_The request:_
Where a line contains the word "parts", copy that line in full.

3D code data:
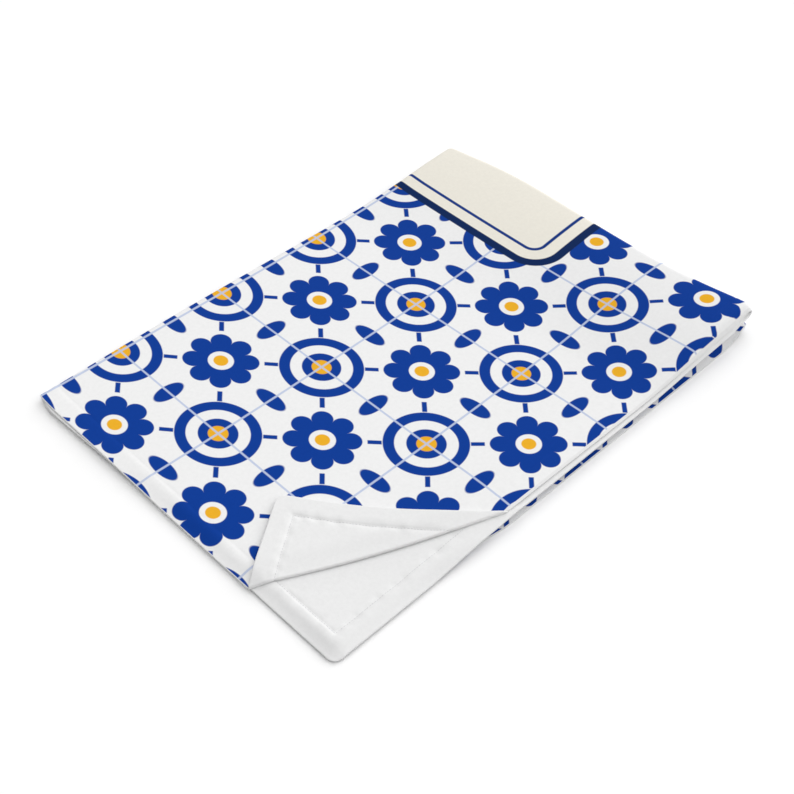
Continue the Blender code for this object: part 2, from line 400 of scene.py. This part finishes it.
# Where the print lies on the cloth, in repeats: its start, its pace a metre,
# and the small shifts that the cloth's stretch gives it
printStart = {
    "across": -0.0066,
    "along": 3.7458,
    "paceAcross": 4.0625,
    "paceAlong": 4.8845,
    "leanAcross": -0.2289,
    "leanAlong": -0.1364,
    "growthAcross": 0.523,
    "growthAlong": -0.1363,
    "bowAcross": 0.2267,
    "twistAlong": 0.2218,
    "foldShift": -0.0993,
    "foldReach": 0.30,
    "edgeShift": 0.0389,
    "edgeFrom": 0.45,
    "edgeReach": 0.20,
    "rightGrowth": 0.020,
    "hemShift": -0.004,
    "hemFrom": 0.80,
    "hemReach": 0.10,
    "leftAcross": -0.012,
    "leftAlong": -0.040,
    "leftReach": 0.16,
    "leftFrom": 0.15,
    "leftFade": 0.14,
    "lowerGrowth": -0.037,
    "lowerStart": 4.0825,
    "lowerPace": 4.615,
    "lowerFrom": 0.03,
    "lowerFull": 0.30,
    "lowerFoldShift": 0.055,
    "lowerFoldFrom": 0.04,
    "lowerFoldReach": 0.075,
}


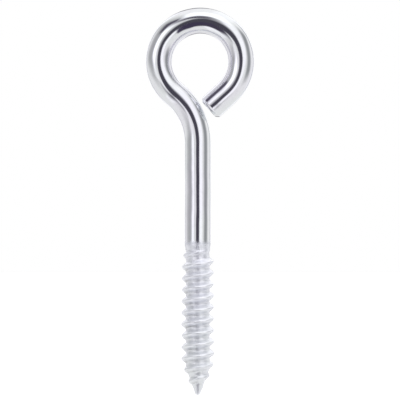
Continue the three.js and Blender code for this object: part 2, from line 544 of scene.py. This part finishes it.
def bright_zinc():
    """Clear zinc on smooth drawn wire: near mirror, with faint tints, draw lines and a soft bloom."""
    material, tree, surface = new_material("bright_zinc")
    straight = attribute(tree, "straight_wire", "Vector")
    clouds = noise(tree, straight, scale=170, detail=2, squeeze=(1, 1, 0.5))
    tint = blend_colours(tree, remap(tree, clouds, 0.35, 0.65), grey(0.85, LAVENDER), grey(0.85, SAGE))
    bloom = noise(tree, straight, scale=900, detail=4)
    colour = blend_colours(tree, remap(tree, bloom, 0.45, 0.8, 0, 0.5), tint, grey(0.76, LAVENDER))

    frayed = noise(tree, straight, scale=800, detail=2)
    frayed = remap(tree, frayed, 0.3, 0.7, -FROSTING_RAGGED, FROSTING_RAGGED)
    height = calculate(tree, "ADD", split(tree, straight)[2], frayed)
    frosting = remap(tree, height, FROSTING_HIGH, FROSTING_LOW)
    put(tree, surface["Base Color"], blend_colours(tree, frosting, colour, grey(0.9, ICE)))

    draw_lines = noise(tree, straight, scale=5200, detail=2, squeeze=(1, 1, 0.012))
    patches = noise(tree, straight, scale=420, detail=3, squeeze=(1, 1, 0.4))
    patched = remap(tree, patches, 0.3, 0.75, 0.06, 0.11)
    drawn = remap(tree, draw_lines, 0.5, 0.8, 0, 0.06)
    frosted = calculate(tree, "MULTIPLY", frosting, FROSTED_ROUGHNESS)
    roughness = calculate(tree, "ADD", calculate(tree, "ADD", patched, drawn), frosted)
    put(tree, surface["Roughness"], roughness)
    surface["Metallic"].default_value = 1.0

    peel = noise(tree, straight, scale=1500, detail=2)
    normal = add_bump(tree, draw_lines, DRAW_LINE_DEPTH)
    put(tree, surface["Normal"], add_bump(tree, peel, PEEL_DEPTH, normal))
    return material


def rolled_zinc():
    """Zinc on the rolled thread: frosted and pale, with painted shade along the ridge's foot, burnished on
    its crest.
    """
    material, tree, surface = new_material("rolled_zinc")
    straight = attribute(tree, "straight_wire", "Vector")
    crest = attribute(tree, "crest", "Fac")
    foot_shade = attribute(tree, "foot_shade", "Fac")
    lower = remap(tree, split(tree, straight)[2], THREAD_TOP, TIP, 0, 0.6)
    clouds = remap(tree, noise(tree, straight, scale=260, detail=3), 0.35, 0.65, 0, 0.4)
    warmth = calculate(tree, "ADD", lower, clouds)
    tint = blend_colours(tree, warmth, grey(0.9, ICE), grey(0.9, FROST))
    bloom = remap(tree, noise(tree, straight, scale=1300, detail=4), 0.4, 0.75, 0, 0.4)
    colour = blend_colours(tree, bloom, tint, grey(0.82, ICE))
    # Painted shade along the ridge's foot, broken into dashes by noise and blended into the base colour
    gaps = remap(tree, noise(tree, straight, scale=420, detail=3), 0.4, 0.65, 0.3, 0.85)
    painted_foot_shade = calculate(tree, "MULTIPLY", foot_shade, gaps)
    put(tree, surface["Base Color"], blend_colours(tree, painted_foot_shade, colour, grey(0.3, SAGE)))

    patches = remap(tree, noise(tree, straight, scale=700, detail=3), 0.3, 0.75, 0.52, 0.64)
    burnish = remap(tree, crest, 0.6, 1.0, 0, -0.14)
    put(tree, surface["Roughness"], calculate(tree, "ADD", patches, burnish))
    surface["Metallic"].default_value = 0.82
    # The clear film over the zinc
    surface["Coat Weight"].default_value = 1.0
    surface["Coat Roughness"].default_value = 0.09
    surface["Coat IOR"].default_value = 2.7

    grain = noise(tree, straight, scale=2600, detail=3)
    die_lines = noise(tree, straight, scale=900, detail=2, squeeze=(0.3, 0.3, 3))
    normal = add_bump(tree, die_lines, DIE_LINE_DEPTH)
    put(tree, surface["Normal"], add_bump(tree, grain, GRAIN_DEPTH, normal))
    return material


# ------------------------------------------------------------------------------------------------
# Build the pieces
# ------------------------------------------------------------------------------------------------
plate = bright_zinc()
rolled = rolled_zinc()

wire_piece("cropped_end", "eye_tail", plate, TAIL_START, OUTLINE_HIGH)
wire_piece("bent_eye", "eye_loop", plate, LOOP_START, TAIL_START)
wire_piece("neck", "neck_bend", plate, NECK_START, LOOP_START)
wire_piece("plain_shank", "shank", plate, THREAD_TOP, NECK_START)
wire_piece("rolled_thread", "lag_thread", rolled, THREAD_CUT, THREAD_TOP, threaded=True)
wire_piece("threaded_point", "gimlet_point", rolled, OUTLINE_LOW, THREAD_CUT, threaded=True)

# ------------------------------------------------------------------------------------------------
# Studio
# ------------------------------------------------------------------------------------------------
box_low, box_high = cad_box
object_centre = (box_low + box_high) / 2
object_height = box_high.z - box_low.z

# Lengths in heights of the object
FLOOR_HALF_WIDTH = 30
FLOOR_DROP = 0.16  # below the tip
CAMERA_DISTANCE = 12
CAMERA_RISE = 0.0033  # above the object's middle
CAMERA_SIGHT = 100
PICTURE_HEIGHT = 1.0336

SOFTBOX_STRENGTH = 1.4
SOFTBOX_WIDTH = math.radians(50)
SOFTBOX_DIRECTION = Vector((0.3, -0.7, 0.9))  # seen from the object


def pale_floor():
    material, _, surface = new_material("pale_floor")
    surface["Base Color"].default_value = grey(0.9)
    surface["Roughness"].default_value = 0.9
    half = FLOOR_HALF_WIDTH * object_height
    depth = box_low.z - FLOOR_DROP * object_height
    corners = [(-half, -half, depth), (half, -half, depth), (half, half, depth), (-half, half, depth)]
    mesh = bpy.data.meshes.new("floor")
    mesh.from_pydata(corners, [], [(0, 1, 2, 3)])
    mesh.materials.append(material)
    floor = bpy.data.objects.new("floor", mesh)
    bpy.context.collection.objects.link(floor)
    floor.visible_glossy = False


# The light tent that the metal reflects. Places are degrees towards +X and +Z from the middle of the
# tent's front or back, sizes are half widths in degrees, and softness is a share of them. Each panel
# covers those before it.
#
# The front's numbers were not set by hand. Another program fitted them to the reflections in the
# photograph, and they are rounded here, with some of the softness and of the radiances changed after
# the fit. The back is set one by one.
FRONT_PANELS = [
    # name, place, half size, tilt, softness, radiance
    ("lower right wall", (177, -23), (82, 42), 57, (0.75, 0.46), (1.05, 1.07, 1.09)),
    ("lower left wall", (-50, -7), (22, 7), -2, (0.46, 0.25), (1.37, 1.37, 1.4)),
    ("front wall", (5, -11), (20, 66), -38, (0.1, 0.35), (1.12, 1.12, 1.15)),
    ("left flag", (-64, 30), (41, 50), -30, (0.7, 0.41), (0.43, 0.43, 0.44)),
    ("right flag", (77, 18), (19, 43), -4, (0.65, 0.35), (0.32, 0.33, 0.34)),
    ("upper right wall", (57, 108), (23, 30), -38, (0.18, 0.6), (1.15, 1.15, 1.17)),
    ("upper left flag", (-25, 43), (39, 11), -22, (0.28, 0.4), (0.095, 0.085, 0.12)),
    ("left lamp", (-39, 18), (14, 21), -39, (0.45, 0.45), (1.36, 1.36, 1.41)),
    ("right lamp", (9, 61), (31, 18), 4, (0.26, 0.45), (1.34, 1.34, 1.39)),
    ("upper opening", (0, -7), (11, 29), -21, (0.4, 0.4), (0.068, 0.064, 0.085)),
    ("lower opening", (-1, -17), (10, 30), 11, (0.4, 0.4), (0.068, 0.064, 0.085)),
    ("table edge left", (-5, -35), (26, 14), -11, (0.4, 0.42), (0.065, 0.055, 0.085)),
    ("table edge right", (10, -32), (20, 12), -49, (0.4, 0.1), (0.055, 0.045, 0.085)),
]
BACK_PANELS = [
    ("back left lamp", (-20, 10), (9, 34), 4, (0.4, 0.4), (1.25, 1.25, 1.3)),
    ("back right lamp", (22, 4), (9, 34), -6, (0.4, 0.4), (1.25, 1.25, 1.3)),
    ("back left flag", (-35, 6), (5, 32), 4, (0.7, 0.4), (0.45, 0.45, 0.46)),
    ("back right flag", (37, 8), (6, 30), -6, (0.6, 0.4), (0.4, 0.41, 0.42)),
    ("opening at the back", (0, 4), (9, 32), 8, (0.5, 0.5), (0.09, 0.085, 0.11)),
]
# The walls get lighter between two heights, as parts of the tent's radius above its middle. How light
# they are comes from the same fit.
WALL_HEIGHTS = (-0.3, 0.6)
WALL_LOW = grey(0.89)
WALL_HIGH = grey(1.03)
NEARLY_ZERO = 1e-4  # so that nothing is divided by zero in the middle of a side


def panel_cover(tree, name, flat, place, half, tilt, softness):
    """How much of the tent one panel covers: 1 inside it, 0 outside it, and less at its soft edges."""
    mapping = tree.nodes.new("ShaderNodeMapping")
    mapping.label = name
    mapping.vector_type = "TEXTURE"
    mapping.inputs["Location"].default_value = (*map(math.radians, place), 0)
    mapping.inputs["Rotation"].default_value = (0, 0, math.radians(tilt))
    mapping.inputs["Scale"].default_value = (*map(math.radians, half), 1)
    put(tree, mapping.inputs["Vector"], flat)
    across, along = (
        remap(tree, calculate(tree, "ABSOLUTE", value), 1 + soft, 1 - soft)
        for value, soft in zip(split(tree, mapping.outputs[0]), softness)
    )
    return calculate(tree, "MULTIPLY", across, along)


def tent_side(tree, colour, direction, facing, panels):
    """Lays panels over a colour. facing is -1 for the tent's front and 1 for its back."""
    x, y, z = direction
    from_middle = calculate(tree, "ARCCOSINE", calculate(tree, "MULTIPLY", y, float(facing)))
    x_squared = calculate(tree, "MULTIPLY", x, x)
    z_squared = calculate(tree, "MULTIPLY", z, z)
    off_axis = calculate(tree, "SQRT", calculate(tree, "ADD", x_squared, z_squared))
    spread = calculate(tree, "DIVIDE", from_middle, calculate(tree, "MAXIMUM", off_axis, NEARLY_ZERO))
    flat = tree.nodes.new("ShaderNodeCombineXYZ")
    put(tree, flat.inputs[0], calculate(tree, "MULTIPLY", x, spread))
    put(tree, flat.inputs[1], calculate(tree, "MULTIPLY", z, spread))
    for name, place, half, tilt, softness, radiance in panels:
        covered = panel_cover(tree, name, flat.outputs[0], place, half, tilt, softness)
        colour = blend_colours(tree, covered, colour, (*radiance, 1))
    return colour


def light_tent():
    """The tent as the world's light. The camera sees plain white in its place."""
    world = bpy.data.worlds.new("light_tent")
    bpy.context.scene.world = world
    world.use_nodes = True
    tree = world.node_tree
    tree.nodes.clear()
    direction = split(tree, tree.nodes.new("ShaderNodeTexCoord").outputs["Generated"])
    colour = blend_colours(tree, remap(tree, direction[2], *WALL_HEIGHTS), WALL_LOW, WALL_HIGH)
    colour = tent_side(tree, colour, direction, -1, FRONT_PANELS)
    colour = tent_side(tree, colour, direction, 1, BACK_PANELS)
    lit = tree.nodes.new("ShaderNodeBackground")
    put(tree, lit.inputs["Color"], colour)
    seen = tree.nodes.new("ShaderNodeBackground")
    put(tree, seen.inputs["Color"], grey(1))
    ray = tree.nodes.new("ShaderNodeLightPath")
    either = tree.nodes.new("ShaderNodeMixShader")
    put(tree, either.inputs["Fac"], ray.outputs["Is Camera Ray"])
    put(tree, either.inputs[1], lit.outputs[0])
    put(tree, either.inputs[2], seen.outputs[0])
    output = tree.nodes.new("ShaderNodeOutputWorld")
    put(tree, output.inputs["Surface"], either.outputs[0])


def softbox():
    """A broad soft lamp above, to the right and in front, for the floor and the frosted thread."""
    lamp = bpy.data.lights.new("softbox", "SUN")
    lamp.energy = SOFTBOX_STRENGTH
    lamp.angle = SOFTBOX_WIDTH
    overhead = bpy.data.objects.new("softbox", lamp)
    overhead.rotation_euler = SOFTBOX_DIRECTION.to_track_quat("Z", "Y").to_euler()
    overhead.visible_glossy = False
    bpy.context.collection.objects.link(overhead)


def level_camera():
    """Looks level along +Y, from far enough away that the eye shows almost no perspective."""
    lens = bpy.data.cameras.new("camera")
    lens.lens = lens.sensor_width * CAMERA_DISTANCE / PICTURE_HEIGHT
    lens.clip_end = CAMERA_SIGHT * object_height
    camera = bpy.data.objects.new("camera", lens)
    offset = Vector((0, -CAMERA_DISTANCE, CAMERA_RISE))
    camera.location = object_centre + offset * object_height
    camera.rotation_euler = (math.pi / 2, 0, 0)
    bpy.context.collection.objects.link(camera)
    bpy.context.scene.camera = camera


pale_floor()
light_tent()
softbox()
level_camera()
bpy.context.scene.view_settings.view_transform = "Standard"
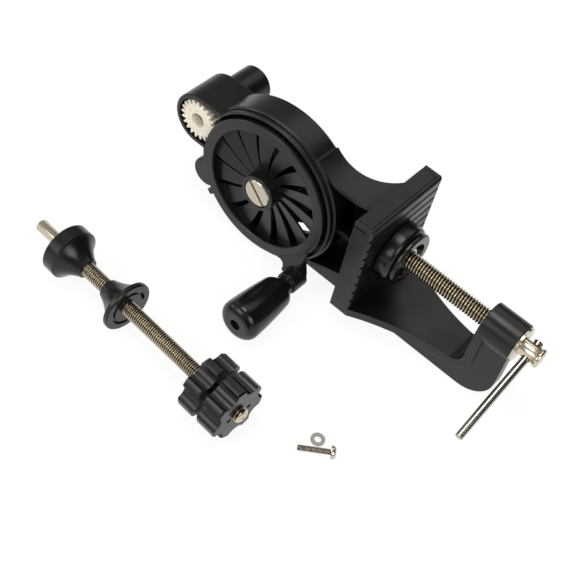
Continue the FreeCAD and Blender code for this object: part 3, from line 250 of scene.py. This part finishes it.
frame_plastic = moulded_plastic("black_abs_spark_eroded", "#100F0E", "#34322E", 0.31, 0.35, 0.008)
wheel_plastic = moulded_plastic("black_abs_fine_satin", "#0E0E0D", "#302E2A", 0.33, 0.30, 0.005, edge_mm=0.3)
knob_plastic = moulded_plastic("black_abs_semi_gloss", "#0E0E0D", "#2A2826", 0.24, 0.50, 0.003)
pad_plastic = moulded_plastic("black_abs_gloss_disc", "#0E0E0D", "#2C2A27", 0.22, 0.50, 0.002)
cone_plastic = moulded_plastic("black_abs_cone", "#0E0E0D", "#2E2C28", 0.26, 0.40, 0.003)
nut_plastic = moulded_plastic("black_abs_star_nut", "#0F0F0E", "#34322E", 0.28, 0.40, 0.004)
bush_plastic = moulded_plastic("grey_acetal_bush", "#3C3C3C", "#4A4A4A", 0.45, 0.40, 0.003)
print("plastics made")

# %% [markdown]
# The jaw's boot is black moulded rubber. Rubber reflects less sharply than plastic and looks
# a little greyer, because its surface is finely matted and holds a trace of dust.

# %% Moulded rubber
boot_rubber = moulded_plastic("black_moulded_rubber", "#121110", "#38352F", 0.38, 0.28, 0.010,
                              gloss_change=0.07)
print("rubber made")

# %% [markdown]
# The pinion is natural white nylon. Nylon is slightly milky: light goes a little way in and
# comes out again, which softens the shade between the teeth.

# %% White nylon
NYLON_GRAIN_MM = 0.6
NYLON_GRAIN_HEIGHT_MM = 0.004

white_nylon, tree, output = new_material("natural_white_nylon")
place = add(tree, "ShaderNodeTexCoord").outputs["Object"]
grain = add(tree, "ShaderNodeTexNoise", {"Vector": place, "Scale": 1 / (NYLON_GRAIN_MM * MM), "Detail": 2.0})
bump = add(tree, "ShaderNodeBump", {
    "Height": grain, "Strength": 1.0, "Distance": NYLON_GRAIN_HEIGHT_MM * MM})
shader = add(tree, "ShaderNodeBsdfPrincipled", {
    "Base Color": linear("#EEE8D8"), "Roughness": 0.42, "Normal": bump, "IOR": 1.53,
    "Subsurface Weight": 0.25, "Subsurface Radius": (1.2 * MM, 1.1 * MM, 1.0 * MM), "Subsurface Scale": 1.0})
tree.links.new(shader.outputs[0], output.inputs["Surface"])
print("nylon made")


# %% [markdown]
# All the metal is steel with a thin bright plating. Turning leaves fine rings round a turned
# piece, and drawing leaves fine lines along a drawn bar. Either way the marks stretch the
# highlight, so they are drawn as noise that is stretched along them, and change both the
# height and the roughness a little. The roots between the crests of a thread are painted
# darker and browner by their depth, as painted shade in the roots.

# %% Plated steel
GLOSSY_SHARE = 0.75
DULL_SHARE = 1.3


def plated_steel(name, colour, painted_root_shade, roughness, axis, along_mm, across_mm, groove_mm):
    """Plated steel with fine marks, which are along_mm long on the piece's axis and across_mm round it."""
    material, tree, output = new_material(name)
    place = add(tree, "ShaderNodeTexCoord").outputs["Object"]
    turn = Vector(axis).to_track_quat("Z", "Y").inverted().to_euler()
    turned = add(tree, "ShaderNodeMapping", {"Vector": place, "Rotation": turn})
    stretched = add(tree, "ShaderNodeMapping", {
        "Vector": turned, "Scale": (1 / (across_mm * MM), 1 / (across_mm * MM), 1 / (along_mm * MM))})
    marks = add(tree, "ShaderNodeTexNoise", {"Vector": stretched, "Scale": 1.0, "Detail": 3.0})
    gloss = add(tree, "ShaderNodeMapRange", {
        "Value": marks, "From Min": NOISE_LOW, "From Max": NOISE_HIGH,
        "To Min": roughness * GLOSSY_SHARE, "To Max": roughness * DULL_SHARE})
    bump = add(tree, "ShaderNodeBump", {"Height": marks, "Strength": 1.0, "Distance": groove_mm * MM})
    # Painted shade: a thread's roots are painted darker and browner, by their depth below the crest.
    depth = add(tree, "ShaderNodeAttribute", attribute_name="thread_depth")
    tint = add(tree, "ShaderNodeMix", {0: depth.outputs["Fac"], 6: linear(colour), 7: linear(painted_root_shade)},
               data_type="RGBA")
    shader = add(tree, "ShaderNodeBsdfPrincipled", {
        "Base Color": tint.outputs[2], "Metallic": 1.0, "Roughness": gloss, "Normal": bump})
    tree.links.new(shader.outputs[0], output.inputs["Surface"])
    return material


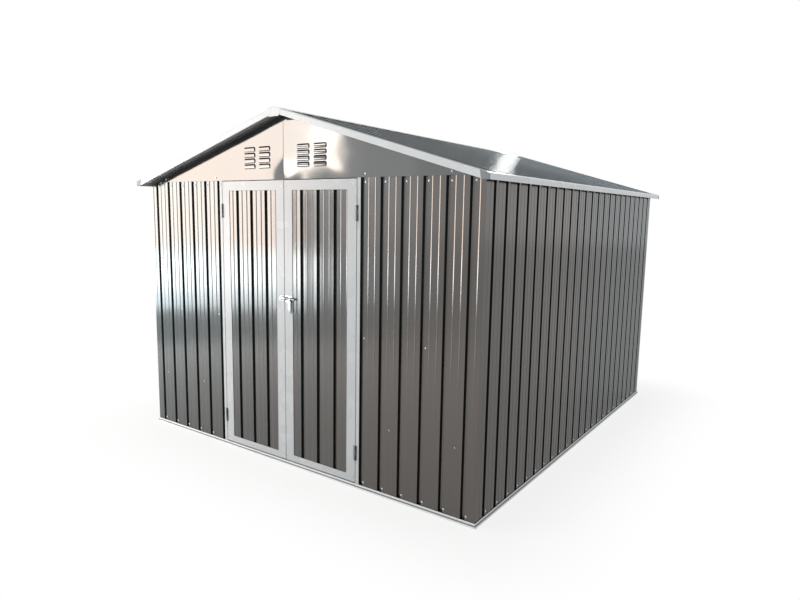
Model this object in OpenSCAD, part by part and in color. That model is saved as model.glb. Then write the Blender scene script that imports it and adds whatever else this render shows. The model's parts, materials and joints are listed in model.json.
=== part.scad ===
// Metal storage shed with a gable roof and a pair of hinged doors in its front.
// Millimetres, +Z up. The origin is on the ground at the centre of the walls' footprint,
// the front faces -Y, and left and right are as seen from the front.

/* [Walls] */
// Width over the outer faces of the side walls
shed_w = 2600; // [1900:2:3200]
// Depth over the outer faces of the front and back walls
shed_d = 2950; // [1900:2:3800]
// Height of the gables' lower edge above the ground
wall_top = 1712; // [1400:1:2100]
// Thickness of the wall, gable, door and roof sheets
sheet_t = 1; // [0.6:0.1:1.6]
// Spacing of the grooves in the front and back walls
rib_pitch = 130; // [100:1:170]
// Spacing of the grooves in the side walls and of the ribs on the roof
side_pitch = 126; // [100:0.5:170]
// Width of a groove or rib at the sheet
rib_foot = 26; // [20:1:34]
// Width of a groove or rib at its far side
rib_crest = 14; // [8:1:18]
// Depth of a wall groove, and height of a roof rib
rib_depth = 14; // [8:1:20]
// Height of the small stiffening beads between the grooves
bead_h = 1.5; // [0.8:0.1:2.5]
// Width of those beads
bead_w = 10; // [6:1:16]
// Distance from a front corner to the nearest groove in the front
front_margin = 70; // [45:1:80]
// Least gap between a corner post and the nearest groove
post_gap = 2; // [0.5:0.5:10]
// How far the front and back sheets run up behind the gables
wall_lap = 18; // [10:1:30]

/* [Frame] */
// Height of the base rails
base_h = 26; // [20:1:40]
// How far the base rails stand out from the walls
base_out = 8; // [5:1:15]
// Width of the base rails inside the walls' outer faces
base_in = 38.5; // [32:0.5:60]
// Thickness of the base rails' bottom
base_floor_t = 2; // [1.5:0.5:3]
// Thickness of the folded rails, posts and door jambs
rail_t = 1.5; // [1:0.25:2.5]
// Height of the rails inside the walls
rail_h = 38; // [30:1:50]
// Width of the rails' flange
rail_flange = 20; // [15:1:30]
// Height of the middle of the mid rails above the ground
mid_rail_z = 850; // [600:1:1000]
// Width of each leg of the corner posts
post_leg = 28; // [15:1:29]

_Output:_
# The walls get lighter between two heights, as parts of the tent's radius above its middle. How light
Model this object in OpenSCAD, part by part and in color. That model is saved as model.glb. Then write the Blender scene script that imports it and adds whatever else this render shows. The model's parts, materials and joints are listed in model.json.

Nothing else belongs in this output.